Mme la présidente. La parole est à Mme Lana Tetuanui.
Mme Lana Tetuanui. Monsieur le ministre, à mon tour, je tiens à saluer les travaux de nos trois collègues : ils dressent le constat que la nation française peine à valoriser cet immense potentiel, situé à 97 % dans ses outre-mer.
Je souscris pleinement aux recommandations du rapport pour faire face aux défis qui nous attendent demain, défis assurément maritimes dans notre zone.
Mon interrogation porte plus particulièrement sur la zone indo-pacifique, au vu de l'actualité dans cette partie de la planète devenue un centre de gravité stratégique, économique et financier. On ne peut que rappeler que la France détient un statut majeur dans cet espace maritime grâce à ses territoires ultramarins et à sa ZEE.
Aujourd'hui, les Américains se mobilisent fortement à nouveau dans la zone face à l'expansionnisme de la Chine. Ainsi, la semaine dernière, la Polynésie française, représentée par son président, Édouard Fritch, a été invitée par le président Biden à participer, en sa qualité de membre à part entière du Forum des îles du Pacifique, au rassemblement organisé à Washington de tous les États insulaires de la zone.
En effet, les États-Unis confirment leur appui et leur soutien financier aux États insulaires pour les aider dans leur vulnérabilité liée au réchauffement de la planète et pour une meilleure et plus grande coopération à leur développement durable.
Ainsi, alors que l'Océanie est convoitée, alors que les enjeux géostratégiques prennent une importance grandissante, est-il envisagé un renforcement de nos bases militaires dans nos collectivités d'outre-mer, plus particulièrement en Polynésie française, où, depuis l'arrêt des essais nucléaires, les moyens maritimes de l'armée ont été redéployés en grande partie hors de notre territoire ?
Mme la présidente.
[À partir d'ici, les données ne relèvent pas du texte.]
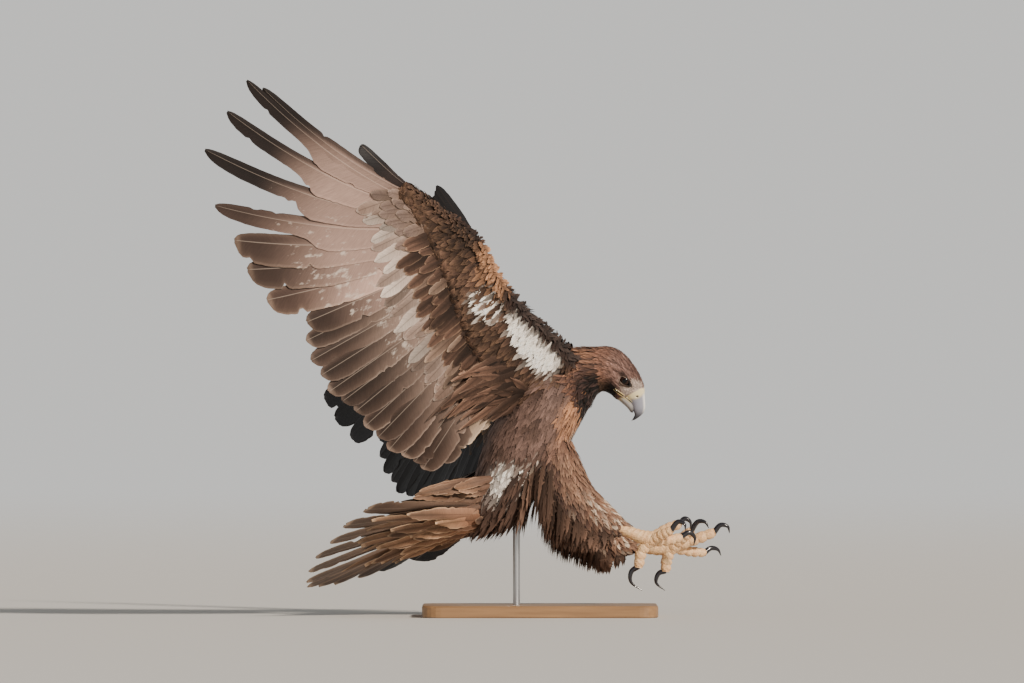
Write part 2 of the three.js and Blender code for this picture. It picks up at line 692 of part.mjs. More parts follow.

La parole est à M. le ministre délégué.
M. Jean-François Carenco, ministre délégué auprès du ministre de l'intérieur et des outre-mer, chargé des outre-mer. Madame la sénatrice, je me suis entretenu avec le président Fritch pendant qu'il se trouvait à Washington. Avec l'aide de notre ambassadeur Philippe Étienne, nous sommes parvenus à un accord prenant acte de la nécessaire présence de la France dans cette zone grâce à ces territoires ultramarins, en veillant néanmoins à ce qu'ils ne prennent pas parti sur certaines questions, par exemple la présence, empreinte d'activisme, de la Chine dans le détroit de Taïwan.
En tout cas, depuis le Brexit, la France est le seul pays membre de l'Union européenne présent dans la région. D'où l'importance de la coopération européenne.
Je ne peux pas me prononcer à la place du ministre des armées, mais je rappelle que la marine nationale a largement renouvelé les équipements dont elle dispose dans les territoires ultramarins : pas moins de treize navires neufs ont été mis en service, dont neuf dans la zone indo-pacifique, trois à La Réunion, trois en Polynésie et trois en Nouvelle-Calédonie.
À ce jour, pas moins de quatre frégates patrouillent dans la zone, et je ne compte pas les missions effectuées dans les zones exclusives ultramarines par les bâtiments de la marine basés dans l'Hexagone.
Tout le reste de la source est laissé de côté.